When Jeff Sessions was Alabama’s attorney general, he supported the death sentence for a Ku Klux Klan member convicted of lynching a black teenager. Mr. Sessions, whose confirmation hearings for attorney general begin on Tuesday, points to this to rebut the charges of racism that have followed him for decades.

Yet we learn more about Mr. Sessions’ legal mind-set from a look at the 40-plus death sentences he fought to uphold as Alabama’s attorney general from 1995 to 1997. He worked to execute insane, mentally ill and intellectually disabled people, among others, who were convicted in trials riddled with instances of prosecutorial misconduct, racial discrimination and grossly inadequate defense lawyering. Mr. Sessions’ eager participation in an unjust Alabama capital system makes him a frightening prospective civil rights enforcer for the nation.

Mr. Sessions secured the execution of Varnall Weeks, who believed he was God and would “reign in heaven as a tortoise” after his death. After the Supreme Court banned executions of insane people, Mr. Sessions persuaded a federal court to defer to an Alabama court’s findings that Mr. Weeks was competent enough to be killed even though he met “the dictionary generic definition of insanity.”

Mr. Sessions also pushed for the death penalty for Samuel Ivery, a black man convicted of decapitating a black woman. At his trial, Mr. Ivery claimed insanity and presented evidence that he was a paranoid schizophrenic and believed himself a “ninja of God.” The prosecutor countered during closing arguments that “this is not another case of niggeritous,” that is, racism. Mr. Ivery later argued that the slur tainted his conviction with racial bias, but the appellate court sided with Mr. Sessions in upholding his death sentence.

By contrast, a state appellate court ruled against Mr. Sessions when it reversed the conviction and death sentence of Levi Pace, a black man. His trial was tainted with racial discrimination during the selection of the grand jury foreman, and the trial court failed to strike two prospective jurors who “felt it was their duty to recommend a sentence of death, regardless of the circumstances.”

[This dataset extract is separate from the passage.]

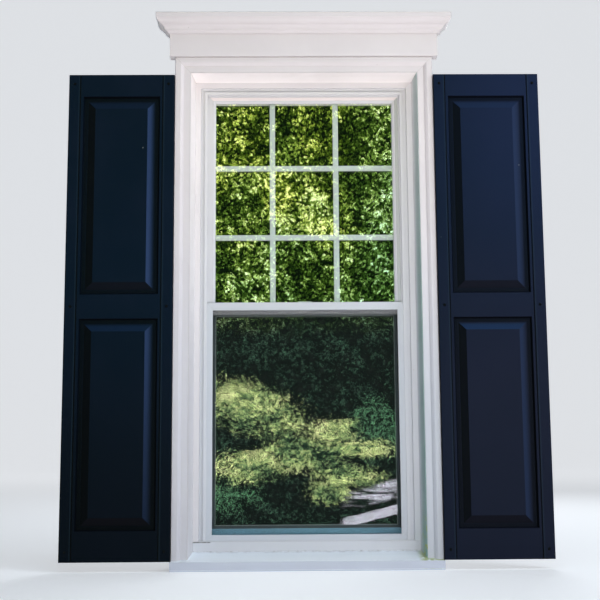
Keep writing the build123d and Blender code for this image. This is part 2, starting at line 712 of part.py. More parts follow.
def pivot_bars(prefix, face, bottom):
    """Write the pivot bars of a sash and the balance shoes that carry them."""
    middle = face + SASH_THICKNESS / 2
    height = bottom + PIVOT_HEIGHT
    half = PIVOT_BAR / 2
    shoe_inner = frame_edge - TRACK_FLOOR + VINYL_WALL + SEAT_GAP
    shoe_outer = shoe_inner + POCKET_DEPTH - 2 * SEAT_GAP
    bar_end = shoe_inner + PIVOT_BAR
    with BuildPart() as bar:
        block((sash_edge - PIVOT_LENGTH + SEAT_GAP, bar_end), (middle - half, middle + half),
              (height - half, height + half))
        chamfer(bar.edges().filter_by(Axis.X), length=1)
    save_both(bar, f"{prefix}_pivot_bars")

    shoe_half = POCKET_WIDTH / 2 - SEAT_GAP
    shoe_bottom = height - half - 2
    socket = half + SEAT_GAP
    with BuildPart() as shoe:
        block((shoe_inner, shoe_outer), (middle - shoe_half, middle + shoe_half),
              (shoe_bottom, shoe_bottom + SHOE_HEIGHT))
        block((shoe_inner - 1, bar_end + SEAT_GAP), (middle - socket, middle + socket),
              (height - socket, height + socket), Mode.SUBTRACT)
        chamfer(shoe.edges().filter_by(Axis.X).group_by(Axis.Z)[0], length=1.5)
    save_both(shoe, f"{prefix}_shoes")
    return shoe_bottom + SHOE_HEIGHT


# Upper sash
upper_low = meeting_top
upper_high = upper_top - SASH_FACE
upper_stile, upper_top_rail, upper_meeting_rail = sash_bars(
    upper_face, meeting_bottom, MEETING_FACE, upper_top, SASH_FACE)
save_pair(upper_stile, "upper_stile")
save(upper_top_rail, "upper_top_rail")
save(upper_meeting_rail, "upper_meeting_rail")
glazing("upper", upper_face, upper_low, upper_high)
interlock("upper_interlock", upper_face + SASH_THICKNESS, meeting_bottom + HOOK_HEIGHT, 1)
upper_shoe_top = pivot_bars("upper", upper_face, meeting_bottom)

grille_middle = (upper_low + upper_high) / 2
grille_half = daylight_edge + GLASS_BITE - SLIDE_GAP - SPACER_WIDTH - SEAT_GAP
grille_height = upper_high - upper_low + 2 * (GLASS_BITE - SLIDE_GAP - SPACER_WIDTH - SEAT_GAP)
grille_back = upper_face + glass_front + PANE + (AIR_SPACE + GRILLE_THICKNESS) / 2
with BuildPart() as grille:
    with BuildSketch(Plane(origin=(0, grille_back, grille_middle), x_dir=(1, 0, 0), z_dir=(0, -1, 0))):
        with GridLocations(GRILLE_COLUMN, 1, 2, 1):
            Rectangle(GRILLE_BAR, grille_height)
        with GridLocations(1, GRILLE_ROW, 1, 2):
            Rectangle(2 * grille_half, GRILLE_BAR)
    extrude(amount=GRILLE_THICKNESS)
    flat_faces = grille.faces().filter_by(Axis.Y)
    chamfer(flat_faces.edges(), length=GRILLE_CHAMFER)
save(grille, "grille")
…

Many of the people Mr. Sessions worked to execute had received abysmal representation at trial. Holly Wood and Eugene Clemons, two black men, were both classified as “educable mentally retarded.” Yet their lawyers failed to present any proof of their intellectual disabilities, even though mitigating evidence of this type can be crucial to avoiding death sentences. At the time of their trials, Mr. Wood’s lawyer had practiced law for less than a year and Mr. Clemons’s jury didn’t have a single black member. In 1996, Mr. Sessions rebuffed both of their initial appeals. Alabama executed Mr. Wood in 2010, even after a federal court found that his I.Q. met “the definition of mental retardation.”
This is a newspaper article from Sessions' first hearings for the federal judgeship in the 1980s

A lot of people had parents who thought like that. They didn't carry on the tradition.

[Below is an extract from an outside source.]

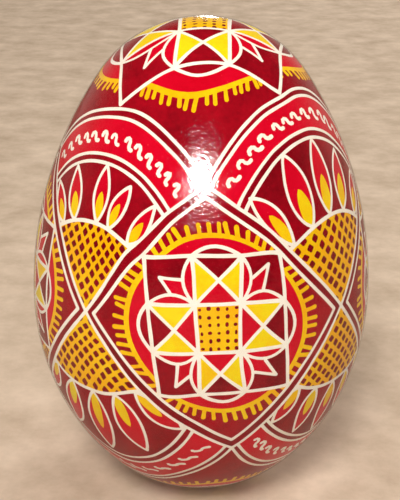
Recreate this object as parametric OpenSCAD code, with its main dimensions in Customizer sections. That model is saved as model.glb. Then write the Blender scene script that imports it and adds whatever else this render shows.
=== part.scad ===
// A wax-resist decorated egg: a blown eggshell with its two membranes inside,
// three dye coats outside it in the order they are dyed, and a clear varnish coat.
// The egg stands on its blunt end, with its tip up. All sizes are in millimetres.

/* [Egg] */
// Largest width across the varnished egg
egg_w = 43; // [40:0.5:46]
// Length from the blunt end to the tip
egg_h = 62; // [58:0.5:68]
// Height of the widest circle, as a share of the length
widest_share = 0.435; // [0.42:0.005:0.46]
// Radius of the blunt end's cap, as a share of half the width
blunt_round = 0.84; // [0.75:0.01:0.9]
// Radius of the tip's cap, as a share of half the width
tip_round = 0.716; // [0.6:0.01:0.85]

/* [Shell] */
// Thickness of the chalky shell wall
shell_t = 0.38; // [0.3:0.01:0.6]
// Thickness of each of the two membranes
membrane_t = 0.05; // [0.05:0.01:0.08]
// Diameter of the hole that the egg was blown through
blow_hole_d = 3; // [1:0.5:5]

/* [Air cell] */
// Depth of the air cell over the shell's blunt end
air_cell_h = 4.5; // [3:0.5:7]
// Radius of the shallow dome that the inner membrane makes over the air cell
air_cell_dome_r = 34; // [28:1:60]

/* [Coats] */
// Thickness of each dye coat
dye_t = 0.05; // [0.05:0.01:0.1]
// Thickness of the clear varnish
varnish_t = 0.1; // [0.06:0.01:0.2]

/* [Hidden] */
$fn = 240;

half_w = egg_w / 2;
low_h = egg_h * widest_share;
high_h = egg_h - low_h;
blunt_r = half_w * blunt_round;
tip_r = half_w * tip_round;

// How far each layer's outer face lies under the varnished surface
burgundy_in = varnish_t;
red_in = burgundy_in + dye_t;
yellow_in = red_in + dye_t;
shell_in = yellow_in + dye_t;
outer_membrane_in = shell_in + shell_t;
inner_membrane_in = outer_membrane_in + membrane_t;

dome_centre_h = outer_membrane_in + air_cell_h + air_cell_dome_r;
reach = egg_h * 2;

// Radius of the flank arc that meets the widest circle upright and the end cap smoothly
function flank_r(cap_r, rise) =
    (half_w * half_w + rise * rise - cap_r * cap_r) / (2 * (half_w - cap_r));

// One end of the egg's half section, from the widest circle at y = 0 up to its pole,
// with every arc drawn in by inset
module end_section(end_h, cap_r, inset) {
    rise = end_h - cap_r;
    flank = flank_r(cap_r, rise);
    slope = atan2(rise, flank - half_w);
    join = [reach * cos(slope), rise + reach * sin(slope)];
    intersection() {
        translate([half_w - flank, 0]) circle(flank - inset);
        polygon([[0, 0], [reach, 0], join, [0, rise]]);
    }
    intersection() {
        translate([0, rise]) circle(cap_r - inset);
        polygon([[0, rise], join, [0, reach]]);
    }
}

// The egg's half section, drawn in by inset
module egg_section(inset) {
    translate([0, low_h]) {
        end_section(high_h, tip_r, inset);
        mirror([0, 1]) end_section(low_h, blunt_r, inset);
    }
}

// The same section cut off below by the dome over the air cell
module lined_section(inset) {
    intersection() {
        egg_section(inset);
        translate([0, dome_centre_h]) circle(air_cell_dome_r - (inset - inner_membrane_in));
    }
}

// The blow hole, cut upwards through the blunt end
module blow_hole() {
    cylinder(h = 2 * (inner_membrane_in + air_cell_h), d = blow_hole_d, center = true);
}

// One closed layer of the egg, with the blow hole through its blunt end
module layer(inset, thickness) {
    difference() {
        rotate_extrude() difference() {
            egg_section(inset);
            egg_section(inset + thickness);
        }
        blow_hole();
    }
}

module eggshell() {
    color("ivory") layer(shell_in, shell_t);
}

module outer_membrane() {
    color("white") layer(outer_membrane_in, membrane_t);
}

// The inner membrane lines the outer one and parts from it over the air cell
module inner_membrane() {
    color("linen") difference() {
        rotate_extrude() difference() {
            lined_section(inner_membrane_in);
            lined_section(inner_membrane_in + membrane_t);
        }
        blow_hole();
    }
}

module yellow_dye_coat() {
    color("gold") layer(yellow_in, dye_t);
}

module red_dye_coat() {
    color("crimson") layer(red_in, dye_t);
}

module burgundy_dye_coat() {
    color("maroon") layer(burgundy_in, dye_t);
}

module varnish_coat() {
    color("whitesmoke", 0.4) layer(0, varnish_t);
}

eggshell();
outer_membrane();
inner_membrane();
yellow_dye_coat();
red_dye_coat();
burgundy_dye_coat();
varnish_coat();
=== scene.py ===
import math
import random

import bmesh
import bpy
import numpy as np
from mathutils import Matrix, Vector, noise
from mathutils.geometry import delaunay_2d_cdt


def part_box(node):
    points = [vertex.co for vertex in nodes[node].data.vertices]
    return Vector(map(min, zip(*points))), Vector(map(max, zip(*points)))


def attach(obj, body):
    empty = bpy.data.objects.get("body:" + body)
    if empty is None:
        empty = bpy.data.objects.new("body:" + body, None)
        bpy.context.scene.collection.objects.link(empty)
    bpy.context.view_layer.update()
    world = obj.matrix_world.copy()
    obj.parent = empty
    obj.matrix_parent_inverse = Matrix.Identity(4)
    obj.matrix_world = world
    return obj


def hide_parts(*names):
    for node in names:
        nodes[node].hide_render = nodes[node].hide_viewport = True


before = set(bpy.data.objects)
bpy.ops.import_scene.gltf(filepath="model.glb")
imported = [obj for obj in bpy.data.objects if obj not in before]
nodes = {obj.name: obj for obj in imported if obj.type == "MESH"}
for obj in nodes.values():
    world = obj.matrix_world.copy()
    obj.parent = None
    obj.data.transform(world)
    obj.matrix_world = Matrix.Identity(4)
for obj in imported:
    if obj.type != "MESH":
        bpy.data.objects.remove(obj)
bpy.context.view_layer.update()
hand = random.Random(7)
noise.seed_set(7)  # or its offsets follow the clock
mm = 0.001

# The egg's outline is four arcs, as in the CAD model: shares of its height and half width.
eggForm = {
    "widestShare": 0.435,
    "bluntRound": 0.84,
    "tipRound": 0.716,
    "blowHoleRadius": 1.5 * mm,
}

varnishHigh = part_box("varnish_coat")[1]
halfWidth = max(varnishHigh.x, varnishHigh.y)
eggHeight = varnishHigh.z
widestZ = eggHeight * eggForm["widestShare"]
bluntRadius = halfWidth * eggForm["bluntRound"]
tipRadius = halfWidth * eggForm["tipRound"]


def flankRadius(capRadius, rise):
    return (halfWidth**2 + rise**2 - capRadius**2) / (2 * (halfWidth - capRadius))


lowRise = widestZ - bluntRadius
highRise = eggHeight - widestZ - tipRadius
lowFlank = flankRadius(bluntRadius, lowRise)
highFlank = flankRadius(tipRadius, highRise)
lowTurn = math.atan2(lowRise, lowFlank - halfWidth)
highTurn = math.atan2(highRise, highFlank - halfWidth)

# blunt cap, lower flank, upper flank, tip cap
arcCentreR = np.array([0, halfWidth - lowFlank, halfWidth - highFlank, 0])
arcCentreZ = np.array([bluntRadius, widestZ, widestZ, eggHeight - tipRadius])
arcRadius = np.array([bluntRadius, lowFlank, highFlank, tipRadius])
arcFrom = np.array([-math.pi / 2, -lowTurn, 0, highTurn])
arcTo = np.array([-lowTurn, 0, highTurn, math.pi / 2])
arcLength = arcRadius * (arcTo - arcFrom)
arcStart = np.concatenate([[0], np.cumsum(arcLength)[:-1]])
meridian = arcLength.sum()
latLength = meridian / 180  # one degree of latitude, in metres


# The pattern is laid out in degrees: longitude round the egg, to the right from its front, and
# latitude in even steps along the meridian, from -90 at the blunt end to 90 at the tip.
def arcOf(lat):
    along = (np.asarray(lat, float) / 180 + 0.5) * meridian
    k = np.clip(np.searchsorted(arcStart, along, side="right") - 1, 0, 3)
    return k, arcFrom[k] + (along - arcStart[k]) / arcRadius[k]


def onEgg(lon, lat, inset=0.0):
    k, lean = arcOf(lat)
    r = arcCentreR[k] + (arcRadius[k] - inset) * np.cos(lean)
    z = arcCentreZ[k] + (arcRadius[k] - inset) * np.sin(lean)
    turn = np.radians(lon)
    return np.stack([r * np.sin(turn), -r * np.cos(turn), z], axis=-1)


def outward(lon, lat):
    lean = arcOf(lat)[1]
    turn = np.radians(lon)
    return np.stack(
        [np.cos(lean) * np.sin(turn), -np.cos(lean) * np.cos(turn), np.sin(lean)], axis=-1
    )


def offEgg(points):
    x, y, z = points[:, 0], points[:, 1], points[:, 2]
    r = np.hypot(x, y)
    k = np.where(z < widestZ, 1, 2)
    lean = np.arctan2(z - widestZ, r - arcCentreR[k])
    k = np.where(lean < -lowTurn, 0, np.where(lean > highTurn, 3, k))
    lean = np.arctan2(z - arcCentreZ[k], r - arcCentreR[k])
    along = arcStart[k] + (lean - arcFrom[k]) * arcRadius[k]
    return np.degrees(np.arctan2(x, -y)), (along / meridian - 0.5) * 180


# A flat map of the whole egg that keeps angles, seen from one pole: 1 is the tip, -1 the blunt end.
def toChart(lon, lat, pole=1):
    far = np.tan(np.radians(90 - pole * np.asarray(lat)) / 2)
    turn = np.radians(lon)
    return np.stack([far * np.sin(turn), -far * np.cos(turn)], axis=-1)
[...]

He is also one of the primary proponents of draconian immigration laws, even proposing to close immigration altogether. He's a white supremacist. We're going to have a white supremacist for Attorney General of the United States. He's not the first. But it's a been quite a while.

Former Massachusetts Governor Deval Patrick wrote an emotional letter in opposition to Sessions, which you can read in full at this link:

Former Massachusetts Gov. Deval Patrick—who in 1985 worked on the defense team that represented three black civil rights leaders targeted by Sen. Jeff Sessions in the notorious voter fraud case from Alabama's Perry County—has penned a scathing letter to Senate Judiciary Committee leaders urging them to reject his appointment as attorney general.

Describing the Perry County case as a "cautionary tale" when political objectives are favored over facts, Patrick wrote: "Thirty years ago, because it was widely understood and appreciated that his appointment to the bench would raise a questions about this Committee's commitment to a just, fair and open justice system, Mr. Sessions' nomination was withdrawn on a bi-partisan basis. I respectfully suggest to you that this moment requires similar consideration and a similar outcome."

Patrick was among more than 1,100 practicing attorneys and legal scholars who wrote to Congress on Tuesday voicing similar opposition to Donald Trump's pick for attorney general. "At a time when our nation is so divided, when so many people feel so deeply that their lived experienced is unjust, Mr. Sessions is the wrong person to place in charge of our justice system," his letter continued.

Separately, multiple NAACP leaders who were protesting Sessions' nomination inside his Alabama office were arrested.

The powerful denunciation on Tuesday marks the third time in nearly three decades Patrick, now the managing director at Bain Capital, has formally challenged Sessions. He first argued against Sessions in the 1985 Perry County voter fraud case, in which three civil rights leaders were wrongly accused of tampering with absentee ballots. The following year Sessions was nominated to become a federal judge, and Patrick testified against the appointment. Sessions was rejected to serve on the federal branch in large part because of the Perry County ruling and charges of racism that sprung from the case.

Sessions' nomination has caused widespread alarm among civil rights leaders, many of whom have pointed out that his work as US Attorney in Mobile and as Alabama's senator involved efforts to dismantle voters' rights, allegations of racism, and staunch opposition to immigration. His hearing is schedule for January 10th—the same day Trump has announced he would be holding a rare press conference for reporters.

They must be worried to use up the occasion of Trump's first press conference since July as cover.

The press shouldn't let them get away with it. They ought to put Sessions at the top of the cycle.